Rep. Ron Erhardt, DFL-Edina, apologized Tuesday for delivering a meandering floor speech in which he donned a lab coat and stethoscope while alleging that avian flu can be transferred to humans who eat the meat of infected birds.

Erhardt's comments, which drew immediate criticism from his House colleagues, came shortly after more than 600 turkey burgers were served on the Capitol lawn in support of the state’s turkey industry, which has been hit hard by the spread of avian flu. Jennie-O’s Turkey Store in Faribault said Tuesday that they’d be forced to cut production and temporarily lay off 233 workers.
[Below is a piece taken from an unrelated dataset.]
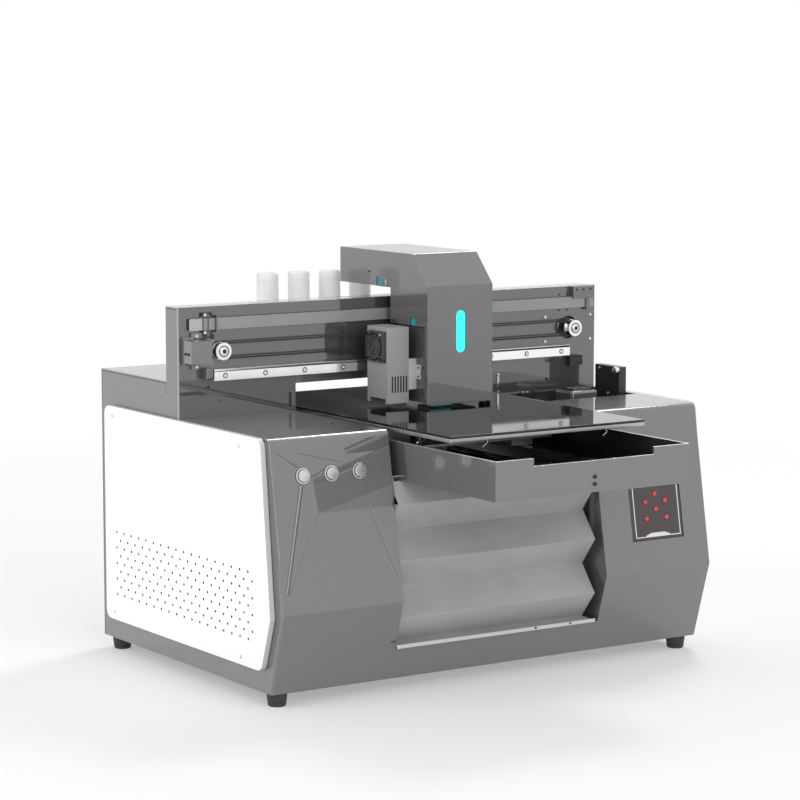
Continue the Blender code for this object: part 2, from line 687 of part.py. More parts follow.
def build_portal(paint):
    """The portal's front plate and its folded cover."""
    base = PAN_TOP + GAP
    shoulder = DECK_HEIGHT - SHEET
    outline = [(-INNER_HALF_WIDTH, base), (INNER_HALF_WIDTH, base),
               (INNER_HALF_WIDTH, shoulder), (HALF_WIDTH, shoulder),
               (HALF_WIDTH, PORTAL_HEIGHT), (-HALF_WIDTH, PORTAL_HEIGHT),
               (-HALF_WIDTH, shoulder), (-INNER_HALF_WIDTH, shoulder)]
    holes = [rectangle((-PORTAL_OPENING_HALF, PORTAL_OPENING_BOTTOM),
                       (PORTAL_OPENING_HALF, BEAM_BOTTOM)),
             circle((MOTOR_X, PULLEY_Z), MOTOR_HOLE_RADIUS)]
    for sign in (-1.0, 1.0):
        centre = sign * PORTAL_SLOT_X
        holes.append(rectangle((centre - PORTAL_SLOT_WIDTH / 2.0, PORTAL_SLOT_BOTTOM),
                               (centre + PORTAL_SLOT_WIDTH / 2.0, PORTAL_SLOT_TOP)))
    prism("portal_plate", outline, (PORTAL_Y, PORTAL_Y + PORTAL_PLATE), "Y", paint, holes=holes)
    path = [(PORTAL_Y + PORTAL_PLATE + GAP, PORTAL_HEIGHT), (PORTAL_REAR_Y, PORTAL_HEIGHT),
            (PORTAL_REAR_Y, PORTAL_COVER_BOTTOM)]
    bent_sheet("portal_cover", path, HALF_WIDTH, SHEET, paint)


def build_x_rail(steel):
    """The X rail on the portal, drilled at a fixed pitch."""
    low, high = X_RAIL_CENTRE_Z - X_RAIL_HEIGHT / 2.0, X_RAIL_CENTRE_Z + X_RAIL_HEIGHT / 2.0
    count = int((X_RAIL_END - X_RAIL_START - X_RAIL_FIRST_HOLE) / X_RAIL_HOLE_PITCH) + 1
    holes = [circle((X_RAIL_START + X_RAIL_FIRST_HOLE + i * X_RAIL_HOLE_PITCH, X_RAIL_CENTRE_Z),
                    X_RAIL_HOLE_RADIUS, 12) for i in range(count)]
    prism("x_rail", rectangle((X_RAIL_START, low), (X_RAIL_END, high)),
          (X_RAIL_FRONT_Y, X_RAIL_BACK_Y), "Y", steel, holes=holes)


def pulley_profile(bore):
    """Return a flanged pulley's turned profile round its bore, front to back."""
    back, front = -PULLEY_WIDTH / 2.0, PULLEY_WIDTH / 2.0
    return [(bore, front), (PULLEY_FLANGE_RADIUS, front),
            (PULLEY_FLANGE_RADIUS, front - PULLEY_FLANGE),
            (PULLEY_GROOVE_RADIUS, front - PULLEY_FLANGE),
            (PULLEY_GROOVE_RADIUS, back + PULLEY_FLANGE),
            (PULLEY_FLANGE_RADIUS, back + PULLEY_FLANGE), (PULLEY_FLANGE_RADIUS, back),
            (bore, back)]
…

The House on Monday passed an additional $6 million to the state’s response efforts, including bolstering unemployment for affected workers.

In a statement, Erhardt said he since met with Minnesota Department of Health officials and better understands the issue.

"I am confident in their work, and assessment that consuming turkey is safe for Minnesotans," he said. "I apologize for making light of this serious issue and I support immediate passage of legislation that will adequately fund a response to the avian flu crisis."

The speech, transcribed below, can be viewed here.

"This is going to come a little late for some of you because you’ve already been to lunch, but on Saturday I had a nice turkey dinner and almost immediately after I began feeling signs of flu, and I was all flued out all day Sunday, so I got here on Monday and I heard about this giveaway, the turkey burger day, and I began to wonder…well I wonder, because I remember a couple years ago when we had some transference of avian flu to birds and people and I thought 'Well, maybe I think I should mention this, at least give you a fair warning that it’s a possibility,' but I didn’t get a chance to do that. After I found out, as a matter of fact that this (turkey burger cookout) was a bipartisan offer and not just an offer to the DFL, I felt a little better about it--the burgers I mean. Now, I put on my former doctoring hat and clothes and began to think about this, and I thought 'Well, there must be some way, even after you have ingested this possible poison, that we might help you out.' So I looked around for any type of vaccine and I couldn’t find enough needles and it was too unsanitary so I ruled out that. But then I found there’s that there’s some oral vaccines that you can take that will slow it down…"

Erhardt then held up what appeared to be a candy jar labeled “Bird Flu Vaccine” before Rep. Jeanne Poppe, DFL-Austin, asked Speaker Pro Tem Tim O'Driscoll (R-Sartell) to cut off Erhardt’s speech.

“It appears as though this is going to be maybe a joke at some point, but the turkey farmers of our state are suffering a very serious crisis. It is something that is not a partisan issue, it is something that impacts each and every one of us,” she said. “Turkey is a safe food to eat. It is not something we need to be making light of, and I’m confused by what Rep. Erhardt is trying to do, and I just need to respond and ask for you to tell him to stop. Thank you.”

Rep. Dave Baker, R-Willmar, who led Tuesday’s turkey grillout, echoed Poppe in the inappropriateness of Erhardt’s comments.

“I’m assuming it’s a joke; some sort of funny thing, but it’s not a laughing matter at all to the...residents of the state of Minnesota,” he said.

Erhardt claimed he was serious, and that he borrowed the lab coat from a doctor he knew that reminded him of transference of bird flu to humans some years ago.

Rep. Rod Hamilton, R-Mountain Lake, called Erhardt’s allegations “absolutely false.”

“It’s not funny at all, and like I said, we have a tremendous amount of people working on this very serious issue,” Hamilton said.

The House then adjourned over Erhardt’s protests. Almost immediately afterward, Baker issued a statement calling out Erhardt.

“I'm extremely disappointed that Representative Erhardt would make light of this crisis that's having a devastating impact on families and people's livelihoods in all corners of Minnesota,” Baker said. “We need to be educating and reinforcing for Minnesotans that our food supply remains safe and that we should continue to support our turkey farmers, rather than making jokes and spreading false information on the floor of the Minnesota House. "

Erhardt, a financial planner, has served in the House since 1990. This is his 11th term. In a statement House Minority Leader Paul Thissen, DFL-Minneapolis, did not name Erhardt, but maintained that the Minnesota Department of Health has concluded that turkey is safe for Minnesotans to eat.

"This is a serious issue for farmers and for all Minnesotans. No one should make light of it," Thissen said, adding that the Legislature should immediately take up a bill to provide funds requested by Gov. Dayton to fully address avian flu. "It should not get tied up as a bargaining chip in end of session negotiations."